Sağlık Bakanlığı (çoğunluğu Sağlık Bakanlığı Hastaneleri’nden, bir kısmı Üniversite Hastaneleri’nden ve bir kısmı da özel hastanelerden oluşan) 400 civarında sağlık kuruluşunun engellilik değerlendirmesi yapmaya yetkili olduğunu duyurmuştur. Ancak yukarıda da altını çizmiş olduğumuz gibi uygulamada yargı organları, önlerine gelen uyuşmazlıklarda yönetmelik uyarınca yetkili bulunmayan kuruluşlardan da engellilik değerlendirmesi alma yoluna gitmişlerdir. Yargı organlarınca itibar edilen değerlendirmelerin bir kısmı Üniversitelerin Adli Tıp Anabilim Dalları tarafından verilmiştir. Yargının T.C. Adalet Bakanlığı Adli Tıp Kurumu’na sıklıkla başvurduğu bir gerçektir. T.C. Adli Tıp Kurumu’nun misyonu “kendisine kanunla tanınmış olan adli bilirkişilik görevini her zaman bilimsel kıstas ve tespitler ışığında, en tarafsız ve güvenilir şekilde icra etmek; gerçeğin ortaya çıkmasına ve adaletin tecellisine mümkün olan en hızlı şekilde katkı sağlamak” şeklinde tanımlanmıştır. Buna göre T.C. Adli Tıp Kurumu bilirkişi sıfatıyla görev yapmaktadır. Konumuzla ilgili olan birimi ise 3. Adli Tıp İhtisas Kurulu’dur. Bu ihtisas kurulu ortopedi ve travmatoloji, genel cerrahi, nöroloji, iç hastalıkları göğüs hastalıkları, kardiyoloji, üroloji, tıbbî onkoloji, ruh sağlığı ve hastalıkları ve beyin ve sinir cerrahisi uzmanlarından oluşmakta ve malûliyetler, meslekte kazanma gücü kaybı, beden çalışma gücü kaybı, meslek hastalıkları, hapis cezalarının infazının ertelenmesi, sürekli hastalık, engellilik ve kocama sebepleri ile belirli kişilerin cezalarının hafifletilmesi veya kaldırılmasına ilişkin işlemlerle görevli bulunmaktadır. Sigortacılar arasında yaygın bir kanı uygulamada yargı organları tarafından T.C. Adalet Bakanlığı Adli Tıp Kurumu ile üniversitelerin adli tıp ana bilim dallarının birbirine karıştırıldığı ve bunun sonucunda adli tıp ana bilim dallarının da yasa uyarınca engellilik değerlendirmesi alanında yetkili sanılması sonucu onların verdiği raporlar temelinde hükümler kurulduğu yolundadır.
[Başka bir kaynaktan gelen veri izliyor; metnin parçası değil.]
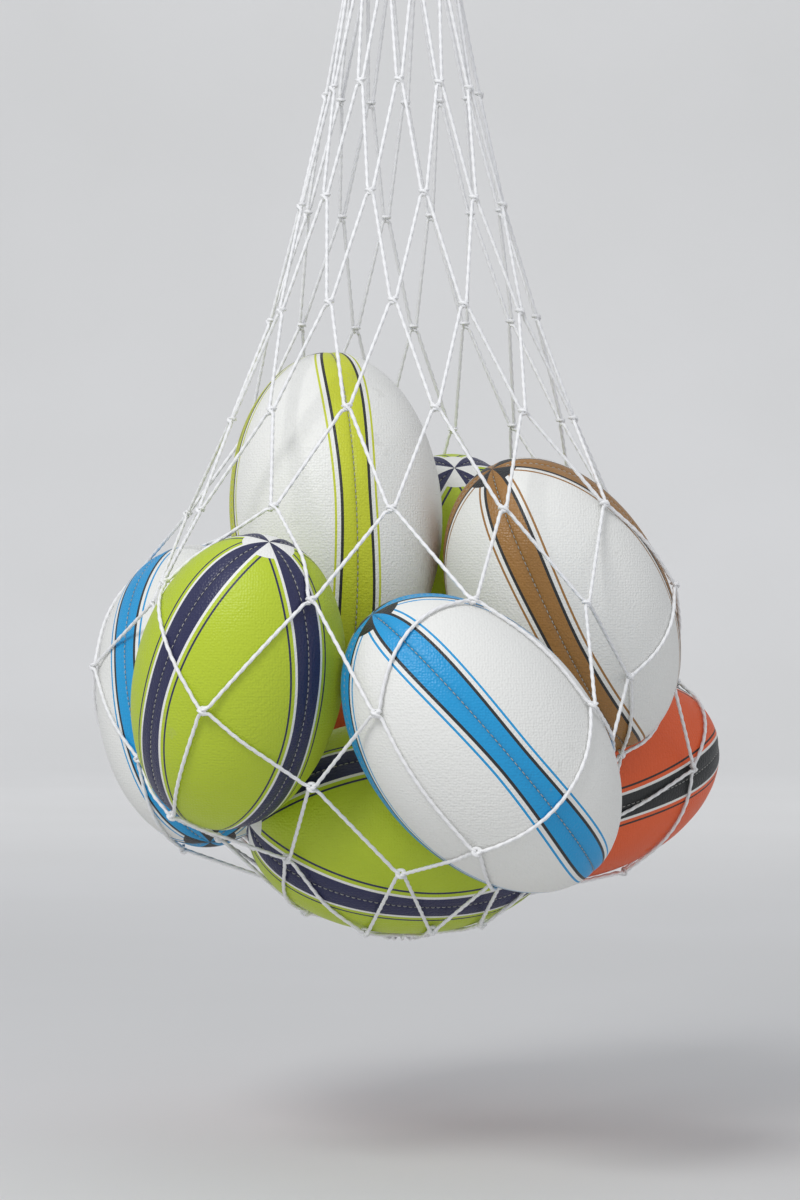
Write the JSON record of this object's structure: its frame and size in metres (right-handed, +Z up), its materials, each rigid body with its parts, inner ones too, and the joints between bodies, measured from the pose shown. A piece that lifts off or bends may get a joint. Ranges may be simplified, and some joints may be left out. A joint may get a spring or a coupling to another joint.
{
  "type": "ball net",
  "caption": "Knotted diamond-mesh cord bag, gathered on a draw cord, hung by its loop and filled with oval rugby balls.",
  "frame": {"origin": "inside top of the hanging loop, where it bears on its hook", "axes": "+Z up, the bag hangs along -Z; +X to the right and +Y to the back, seen from the front"},
  "size_m": [0.5922, 0.6779, 1.1013],
  "materials": {
    "net_cord": "twisted white polyester cord, slight sheen",
    "draw_cord": "braided white cord",
    "whipping_twine": "thin white twine",
    "bladder": "matte",
    "valve": "matte",
    "ball_1_cover": "pimpled rubber, printed in panels, satin",
    "ball_2_cover": "pimpled rubber, printed in panels, satin",
    "ball_3_cover": "pimpled rubber, printed in panels, satin",
    "ball_4_cover": "pimpled rubber, printed in panels, satin",
    "ball_5_cover": "pimpled rubber, printed in panels, satin",
    "ball_6_cover": "pimpled rubber, printed in panels, satin",
    "ball_7_cover": "pimpled rubber, printed in panels, satin",
    "ball_8_cover": "pimpled rubber, printed in panels, satin",
    "ball_9_cover": "pimpled rubber, printed in panels, satin"
  },
  "bodies": {
    "hook_loop": {"hang_loop": "draw_cord"},
    "top_knot": {"loop_knot": "draw_cord"},
    "lashing": {"mouth_lashing": "whipping_twine"},
    "bag": {"draw_cord_legs": "draw_cord", "draw_cord_ring": "draw_cord", "mouth_loops": "net_cord", "net_course_1": "net_cord", "net_course_2": "net_cord", "net_course_3": "net_cord", "net_course_4": "net_cord", "net_course_5": "net_cord", "net_course_6": "net_cord", "net_course_7": "net_cord", "net_course_8": "net_cord", "net_course_9": "net_cord", "net_course_10": "net_cord", "net_course_11": "net_cord", "net_course_12": "net_cord", "foot_loops": "net_cord", "foot_cord": "draw_cord"},
    "ball_1": {"ball_1_panels": "ball_1_cover", "ball_1_bladder": "bladder", "ball_1_valve": "valve"},
    "ball_2": {"ball_2_panels": "ball_2_cover", "ball_2_bladder": "bladder", "ball_2_valve": "valve"},
    "ball_3": {"ball_3_panels": "ball_3_cover", "ball_3_bladder": "bladder", "ball_3_valve": "valve"},
    "ball_4": {"ball_4_panels": "ball_4_cover", "ball_4_bladder": "bladder", "ball_4_valve": "valve"},
    "ball_5": {"ball_5_panels": "ball_5_cover", "ball_5_bladder": "bladder", "ball_5_valve": "valve"},
    "ball_6": {"ball_6_panels": "ball_6_cover", "ball_6_bladder": "bladder", "ball_6_valve": "valve"},
    "ball_7": {"ball_7_panels": "ball_7_cover", "ball_7_bladder": "bladder", "ball_7_valve": "valve"},
    "ball_8": {"ball_8_panels": "ball_8_cover", "ball_8_bladder": "bladder", "ball_8_valve": "valve"},
    "ball_9": {"ball_9_panels": "ball_9_cover", "ball_9_bladder": "bladder", "ball_9_valve": "valve"}
  },
  "joints": [
    {"name": "swing_sideways", "type": "hinge", "parent": "hook_loop", "child": "top_knot", "pos_m": [0, 0, -0.05], "axis": [0, 1, 0], "range_deg": [-40, 40]},
    {"name": "swing_fore_aft", "type": "hinge", "parent": "top_knot", "child": "lashing", "pos_m": [0, 0, -0.05], "axis": [1, 0, 0], "range_deg": [-40, 40]},
    {"name": "twist", "type": "hinge", "parent": "lashing", "child": "bag", "pos_m": [0, 0, -0.05], "axis": [0, 0, 1], "range_deg": [-180, 180]},
    {"name": "ball_1_turn", "type": "hinge", "parent": "bag", "child": "ball_1", "pos_m": [-0.06, -0.026, -0.705], "axis": [-0.0586, 0.145, 0.9877], "continuous": true},
    {"name": "ball_2_turn", "type": "hinge", "parent": "bag", "child": "ball_2", "pos_m": [-0.14, -0.201, -0.855], "axis": [0.2125, -0.4357, 0.8746], "continuous": true},
    {"name": "ball_3_turn", "type": "hinge", "parent": "bag", "child": "ball_3", "pos_m": [-0.186, 0.039, -0.871], "axis": [-0.0836, 0.4303, 0.8988], "continuous": true},
    {"name": "ball_4_turn", "type": "hinge", "parent": "bag", "child": "ball_4", "pos_m": [0.144, -0.043, -0.79], "axis": [-0.4406, -0.3443, 0.829], "continuous": true},
    {"name": "ball_5_turn", "type": "hinge", "parent": "bag", "child": "ball_5", "pos_m": [0.067, -0.237, -0.905], "axis": [-0.6247, -0.2398, 0.7431], "continuous": true},
    {"name": "ball_6_turn", "type": "hinge", "parent": "bag", "child": "ball_6", "pos_m": [0.004, -0.06, -0.986], "axis": [-0.9449, -0.3254, 0.0349], "continuous": true},
    {"name": "ball_7_turn", "type": "hinge", "parent": "bag", "child": "ball_7", "pos_m": [0.167, 0.136, -0.951], "axis": [0.8891, 0.3774, 0.2588], "continuous": true},
    {"name": "ball_8_turn", "type": "hinge", "parent": "bag", "child": "ball_8", "pos_m": [-0.055, 0.215, -0.977], "axis": [-0.6243, -0.6243, 0.4695], "continuous": true},
    {"name": "ball_9_turn", "type": "hinge", "parent": "bag", "child": "ball_9", "pos_m": [0.044, 0.162, -0.775], "axis": [0.0329, -0.6285, 0.7771], "continuous": true}
  ]
}
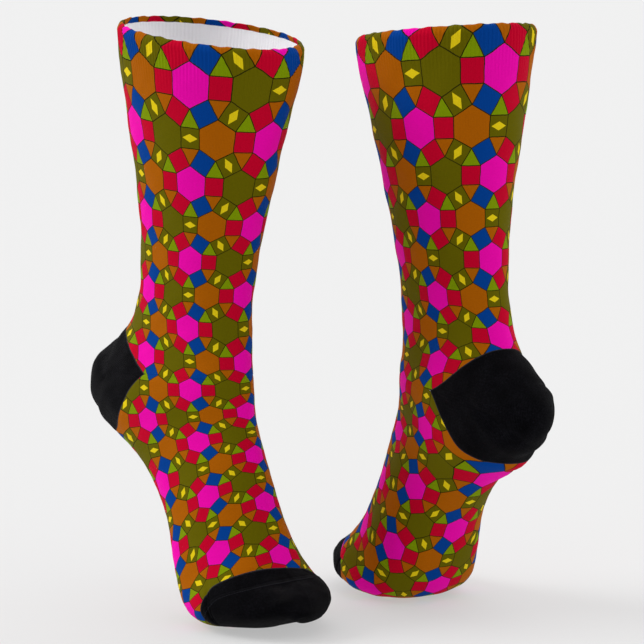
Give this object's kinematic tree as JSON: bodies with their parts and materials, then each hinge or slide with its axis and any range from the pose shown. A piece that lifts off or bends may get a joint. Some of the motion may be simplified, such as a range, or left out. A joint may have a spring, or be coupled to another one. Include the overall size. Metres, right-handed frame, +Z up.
{
  "type": "pair of crew socks",
  "caption": "Pair of crew socks in worn shape on tiptoe: ribbed doubled cuff, patterned leg and foot, black heel cup and toe cap, open and hollow to the toes.",
  "frame": {"origin": "middle of the near sock's cuff opening, where the wearer's leg holds the pair up", "axes": "+X to the far sock, +Y away from the front view, +Z up the legs"},
  "size_m": [0.2938, 0.1878, 0.376],
  "materials": {
    "printed_knit": "fine matt knit with a coloured all-over pattern",
    "printed_rib": "ribbed doubled knit with the same pattern",
    "black_knit": "napped black terry knit"
  },
  "bodies": {
    "root": {"near_cuff": "printed_rib", "near_leg": "printed_knit", "near_heel": "black_knit", "near_foot": "printed_knit", "near_toe": "black_knit", "far_cuff": "printed_rib", "far_leg": "printed_knit", "far_heel": "black_knit", "far_foot": "printed_knit", "far_toe": "black_knit"}
  },
  "joints": []
}
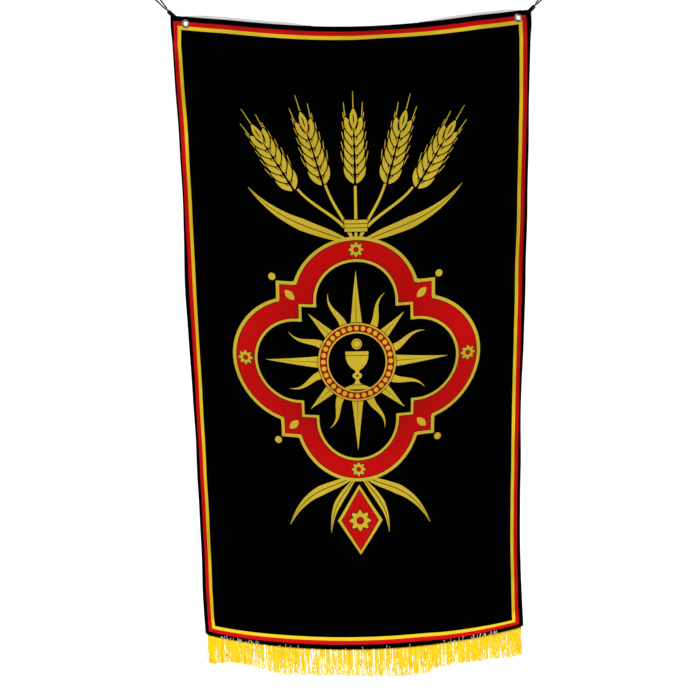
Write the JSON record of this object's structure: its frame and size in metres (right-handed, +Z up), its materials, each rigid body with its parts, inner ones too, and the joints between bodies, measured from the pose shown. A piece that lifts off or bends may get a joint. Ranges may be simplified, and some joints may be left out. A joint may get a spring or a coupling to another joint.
{
  "type": "hanging fringed church banner",
  "caption": "Hanging cloth banner with striped border, eyelets in the heading, fringed hem and corner ribbon tabs with cord loops.",
  "frame": {"origin": "midway between the banner's two top corners, in the plane of their front face, where the corner ties hold it", "axes": "+X to the viewer's right along the top edge, +Z up, the front faces -Y"},
  "size_m": [0.6673, 0.0311, 1.2196],
  "materials": {
    "cloth": "satin printed polyester, black with gold and red print",
    "ribbon": "matt woven ribbon",
    "cord": "twisted cord",
    "nickel": "polished nickel plate",
    "yarn": "shiny twisted rayon yarn, golden yellow"
  },
  "bodies": {
    "root": {"banner_panel": "cloth", "heading": "cloth", "eyelet_left": "nickel", "eyelet_right": "nickel", "corner_tab_left": "ribbon", "corner_tab_right": "ribbon", "tie_knot_left": "cord", "tie_knot_right": "cord", "tie_cord_left": "cord", "tie_cord_right": "cord", "fringe": "yarn"}
  },
  "joints": []
}
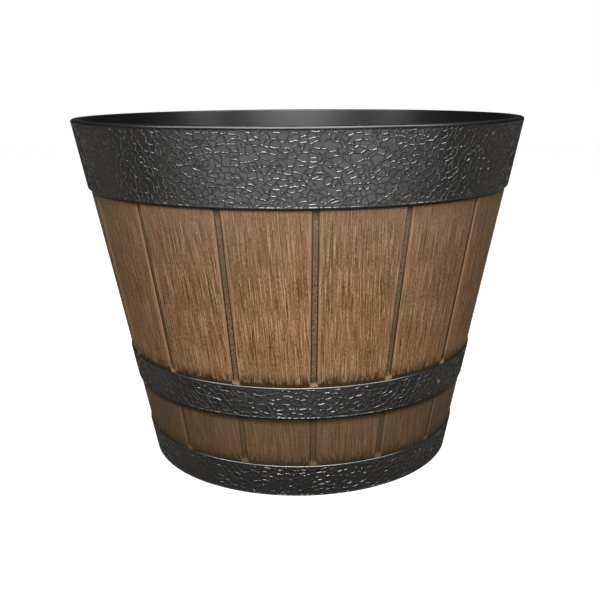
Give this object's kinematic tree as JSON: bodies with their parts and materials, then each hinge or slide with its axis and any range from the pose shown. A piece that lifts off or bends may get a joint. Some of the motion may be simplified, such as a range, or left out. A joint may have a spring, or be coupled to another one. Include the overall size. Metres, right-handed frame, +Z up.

Yargı acaba yukarıda değindiğimiz “Erı̇şkı̇nler İçı̇n Engellı̇lı̇k Değerlendı̇rmesı̇ Hakkında Yönetmelı̇k” hükümleriyle ve özellikle bu yönetmeliğin “hangi kurumların engellilik değerlendirmesi hususunda yetkili olduğuna ve bu yetkili kurumlar dışındaki sağlık kurum ve kuruluşlarından alınan raporlara itibar edilmeyeceğine” ilişkin 7’nci maddesiyle bağlı mıdır?
Sağlık Bakanlığı’nın (Aile, Çalışma ve Sosyal Hizmetler Bakanlığı ile Hazine ve Maliye Bakanlığı ile ortak bir çalışma sonucunda) yayınladığı bir yönetmeliğin mahkemeleri sınırlaması tartışma yaratabilir. Bu nedenle düzenlemenin yasada yapılması kanımızca en sağlıklı yöntemdir. Bununla birlikte, konu hakkında söz sahibi olduğu tartışmasız bulunan Sağlık Bakanlığı’nın diğer ilgili bakanlıklarla birlikte engellilik değerlendirmesine ilişkin olarak öngördüğü kuralların yargı organlarınca göz ardı edilmesi de kabulü mümkün bir husus sayılamaz. Şu halde yargı üniversitelerin adli tıp ana bilim dalları tarafından üretilen raporlara dayalı olarak hüküm kurma yoluna gittiği ve bu uygulamaya ilişkin ısrarını sürdürdüğü takdirde, bunun gerektirici sebeplerini açıklamalıdır. Aksi halde, doğru temelde karar verilmediği kuşkusu doğacaktır. Bu da yargının makul tercihler yapacağına olan güveni sarsıcı bir rol oynayacaktır. Yönetmelik, yukarıda da değindiğimiz gibi engellilik değerlendirmesi hususunda gayet uygun bir sistem oluşturmuştur. Kural olarak bunun dışına çıkılmaması beklenir.